Introducing Code Horizons

January 24, 2020 By Stephen Vaisey

We are thrilled to introduce a new addition to the Statistical Horizons family — Code Horizons. This new initiative emerges from a simple realization. When we do our research, most of the things we actually do are not things we learned in graduate school. These include writing scripts to parse textual data, creating effective visualizations, making reproducible reports so that others can use our code and replicate our results, creating HTML5 slideshows and websites, and learning new languages like R or Python. More than ever, proficiency at “coding” (broadly defined) has become an essential element of research productivity in science and industry.

Personally, these are skills that I have had to learn largely on my own. Unfortunately, this usually involved a ton of painful trial and error, false starts, and dead ends. Wouldn’t it be great if that pain could be reduced, or even eliminated?

Our goal at Code Horizons is to help you get up to speed quickly on these vital skills so you can keep your focus where it belongs — doing your research.

We are just getting started, and we plan to offer many courses in the coming months and years. For now, we will be launching with two new courses — Python for Data Analysis and Workflow of Data Analysis (featuring both R and Stata). We will also continue to offer such essential courses as Data Visualization, Text as Data, and Statistics with R. Our aim is to help you learn the skills you need in an efficient and affordable way in order to rapidly increase your productivity. 

As Director of Code Horizons, I am really excited about these new courses, and I will be attending them myself. Watch this space for more developments in the coming months!


2 Responses

  1. Adam says:

    This is a great initiative! I must admit that I was slightly disappointed to not see a SQL course being offered, however. I hope that’s a future offering!

  2. Puneet says:

    This is a great concept and I couldn’t agree more with your rationale.
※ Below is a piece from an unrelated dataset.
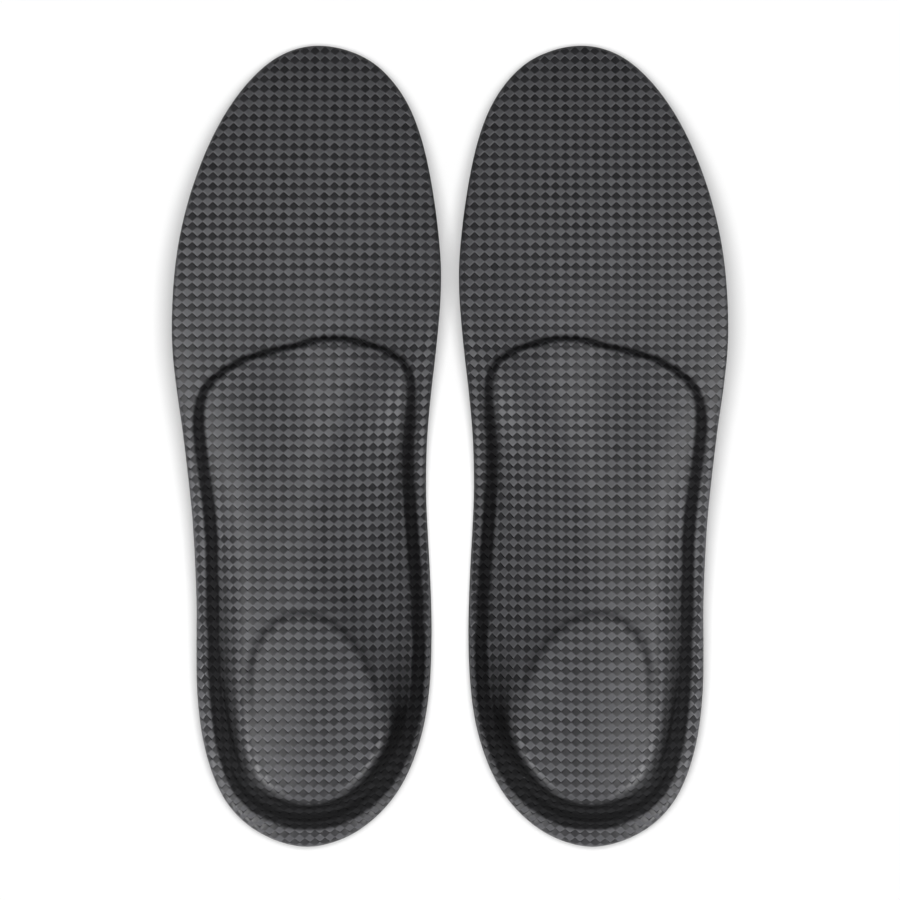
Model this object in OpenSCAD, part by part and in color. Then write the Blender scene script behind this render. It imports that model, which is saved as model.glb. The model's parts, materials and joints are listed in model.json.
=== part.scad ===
// Pair of cushioned insoles, lying sole side up, toes towards +Y.
// Each insole is a foam bed with a knit top cover let into its foot side. A
// semi-rigid shell is let into its sole side from the heel to behind the ball, a
// flat pad is let into the shell under the heel, and an embossed film covers the
// whole sole side. All the pieces are lofted through one set of form lines, so
// each one seats on the next. Heights count from the flat sole towards the foot.

/* [Insole] */
// Length from heel to toe
insole_l = 270; // [225:1:325]
// Greatest width, across the ball
insole_w = 89.5; // [75:0.5:107.5]
// Lift of the toe tip above the ball
toe_spring = 14.6; // [6:0.2:18]
// Height of the shell's medial edge under the arch
arch_h = 12.8; // [9:0.2:15.4]
// Extra height of the wall behind the heel
cup_lip_h = 5.8; // [4:0.2:7]
// Gap between the two insoles of the pair at the ball
pair_gap = 6.8; // [2:0.1:40]

/* [Layers] */
// Thickness of the embossed film on the sole side
film_t = 0.5; // [0.3:0.05:1]
// Thickness of the support shell
shell_t = 1.6; // [1:0.1:2.5]
// Step from the face of the shell to the forefoot
shell_step = 2; // [1:0.1:2.6]
// Thickness of the pad under the heel
pad_t = 1.5; // [0.8:0.1:2.5]
// Thickness of the foam under the heel
foam_heel_t = 4; // [3:0.1:6]
// Thickness of the foam at the edge of the shell and behind the ball
foam_ball_t = 3; // [2.4:0.1:5]
// Thickness of the foam along the outer rim
foam_rim_t = 2.6; // [2:0.1:3.4]
// Thickness of the knit top cover
cover_t = 0.9; // [0.6:0.1:1.2]
// Width of the bare foam bead outside the top cover
bead_w = 1.5; // [1:0.1:1.8]

/* [Heel pad] */
// Length of the heel pad
pad_l = 62; // [48:1:64]
// Width of the heel pad
pad_w = 42; // [34:1:43]
// Turn of the pad's front end towards the outer side of the foot
pad_lean = 15; // [8:1:18]

/* [Hidden] */

// The form lines are drawn at these sizes, and scaled to the sizes above. Each one
// starts at the toe end and goes round by the medial side, with the same count of
// points, and points with the same place in their lists lie on one spoke.
drawn_l = 270;
drawn_w = 89.5;
drawn_arch_h = 12.8;
drawn_lip_h = 5.8;
spokes_per_point = 2;

// Outline of the insole: [x, y, rise of the flange above the wall]
EDGE_LINE = [
    [4, 135, 0.1], [21.5, 129.5, 0.1], [34, 114.5, 0.1], [41, 92, 0.1],
    [44.8, 62, 0.1], [44, 40, 0.4], [41.8, 20, 0.9], [40.2, 2, 1.3],
    [39.9, -18, 1.5], [41, -40, 1.5], [41.7, -63, 1.6], [40.6, -85, 2],
    [36.6, -103, 2.6], [28.8, -118.5, 3.6], [16, -130.2, 4.2], [0, -135, 4.3],
    [-16, -130.2, 4.3], [-27.5, -119.2, 4.2], [-34.3, -101.5, 3.4], [-36.9, -80, 2.7],
    [-36.9, -54, 2], [-38.2, -24, 1.5], [-41.4, 6, 1], [-44.7, 34, 0.5],
    [-43.2, 64, 0.2], [-36.8, 90.5, 0.1], [-26.2, 113.5, 0.1], [-12, 129.7, 0.1]
];

// Wall round the shell: [x, y, half its width, height of its foot, extra height]
WALL_LINE = [
    [4, 35.4, 1, 0, 0], [12.5, 35.6, 1, 0, 0], [20.5, 34, 1, 0.3, 0], [27.7, 31.2, 1, 1, 0],
    [33, 27, 1.1, 2.2, 0], [35, 19.5, 1.4, 4.6, 0.1],
    [34.5, 8, 1.8, 7.6, 0.3], [33.9, -4, 2, 10, 0.5],
    [34.4, -19, 2, 12, 0.5], [36.2, -40, 2, 12.8, 0.4],
    [37.2, -63, 2, 11.4, 0.6], [36.6, -84, 2.2, 9.8, 1],
    [32.6, -101, 2.3, 8.2, 2.2], [24.4, -113.5, 3.5, 6.4, 4],
    [12.8, -122, 4, 5, 5.4], [0, -124.8, 4.1, 4.6, 5.8],
    [-12.8, -121.6, 3.7, 4.9, 5.2], [-22.4, -113.6, 3, 5.7, 3.6],
    [-27.8, -99, 2.5, 6.6, 1.9], [-30.5, -79, 2.2, 6.8, 1],
    [-31.3, -54, 2.1, 6.1, 0.7], [-32, -26, 2, 4.2, 0.4],
    [-35.5, 3, 1.8, 1.5, 0.1], [-34.7, 16.5, 1.4, 0.3, 0],
    [-29.3, 23.6, 1.1, 0, 0], [-20.5, 28.9, 1, 0, 0], [-12, 31.5, 1, 0, 0], [-4, 33.4, 1, 0, 0]
];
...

    Please consider an online version of these (and of your other) courses. I’m at a teaching school and my schedule makes it impossible to attend in-person sessions. The (intellectual) desire to learn new methods but not being able to (due job-related tasks) is quite frustrating. Cost is not an issue. I’d pay out-of-pocket for quality material and instructors. In my opinion, there is a lack of online platforms for learning econometrics and you’ll are uniquely poised to take advantage of such a gap.